Well, here we are starting out a new year.
Frankly, I'm still reeling from seeing a good chunk of my family, the travel, and all of the other events and aspects of the season that demand a part of my time. I've taken to saying that Andy and I are very blessed that there are quite a few people that want to spend time with us. Sure, I enjoy it, but it is unequivocally exhausting. As ever, lots of things have happened and lots of things have changed, and yet the world keeps turning.
My brother and I have a superstition, one that was bought to our attention by my cousin Andrew. I don't much buy into superstition, but there are a few that I cannot shake. For example, when someone dies, I'm wondering where the next two are--funerals seem to come in threes. Noticed that especially when I lived at home, since Dad was officiating at least some of them. This one, though, might be a little less common: the way that you spend your New Year's Eve, how it goes, how much you enjoy it, etc. reflects to the rest of your year.
Last year, for example (New Year's Eve turning into 2015), I spent it with my family in the Wisconsin Dells.
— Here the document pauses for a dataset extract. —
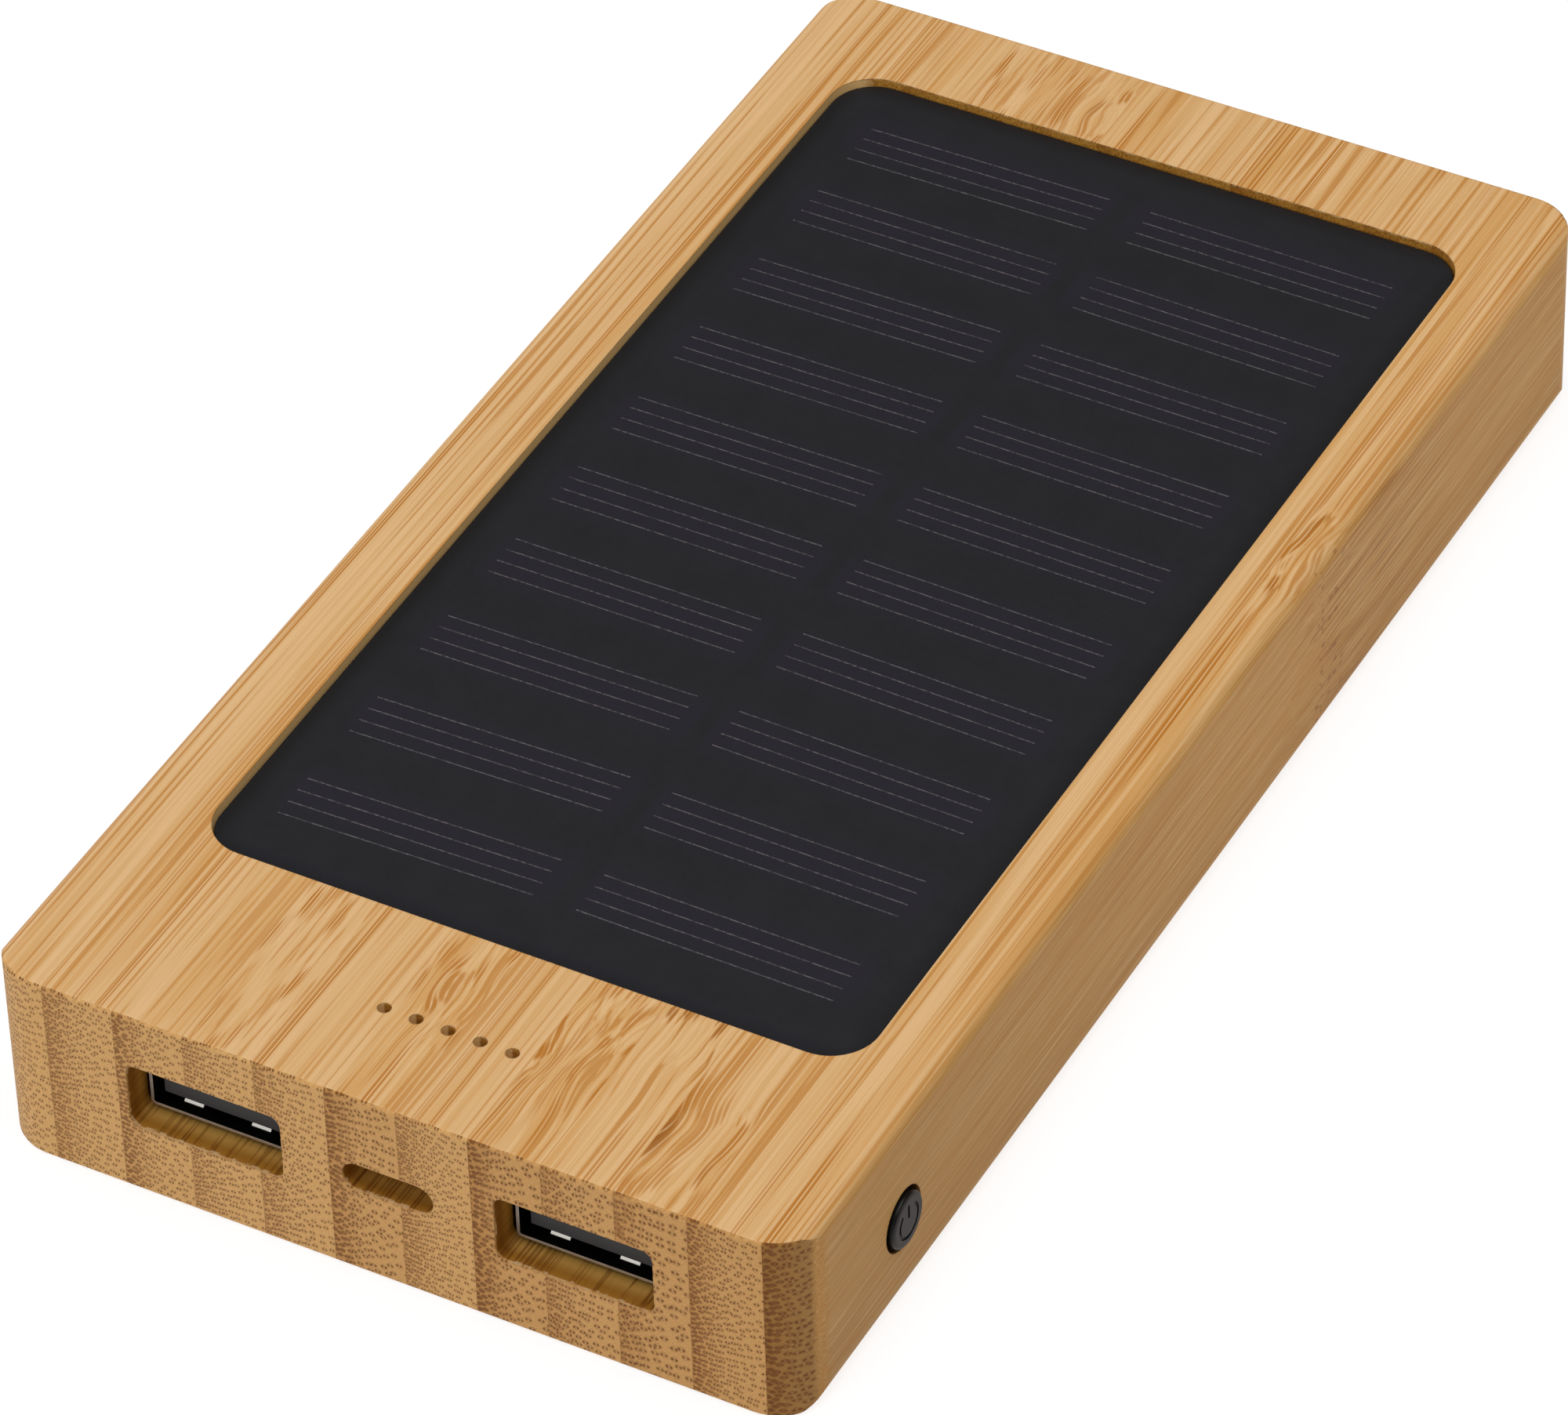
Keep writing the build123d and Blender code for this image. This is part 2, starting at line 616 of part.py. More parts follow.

I was frustrated with some of the stuff my body was doing and otherwise tired out, but it was overall a good time. Of course, when I look at things, I will find a way to apply them, but I went through a serious part of this year pretty certain that I was going to sign on for a proctectomy, meaning that I would be pooping in a bag for the rest of my life. A lot of that was sheer frustration, in how slow my body seemed to be responding to anything. And I was feeling low, in well-being and in body. It was also something that I could do, a step that I could take, and that was much more tempting than waiting.
But a few pieces of good news had me wait. And I'm very glad to report that things are moving in the right directions. A year and a couple months worth on some new medications and things are at a state that I will officially call "better." My energy lasts longer, the bad days aren't quite as terrible, and the general average of blah is less than it has been in quite some time. Not that I will be climbing Mt. Everest any time soon, mind you, but I am able to fill a few more things into my schedule or at least move about my full schedule in a better state of comfort and more present in the moment for worrying just a little less.
So there were worries, but overall good.
How did I spend this year's New Year's Eve? Andy and I were relieved to have a night in to ourselves. We could relax, pop in a movie, and I opted to go to bed after the Eastern Countdown because Andy was still going to be my first kiss of the New Year, even if it wasn't going to be technically midnight in our time zone. Well, that, and I was tired and Andy wanted to play World of Tanks. So we had the time to be together and we also could make our independent decisions. I was feeling more optimistic about my health than I had in a long time, too.
What does this mean for the new year? I think that we will continue to see progress in the health spectrum, if only because I'm an optimist. I think Andy and I will be exhausted for wanting to spend so much time with other people that we forget to rest. Other than that, I'm content to let things happen as they will.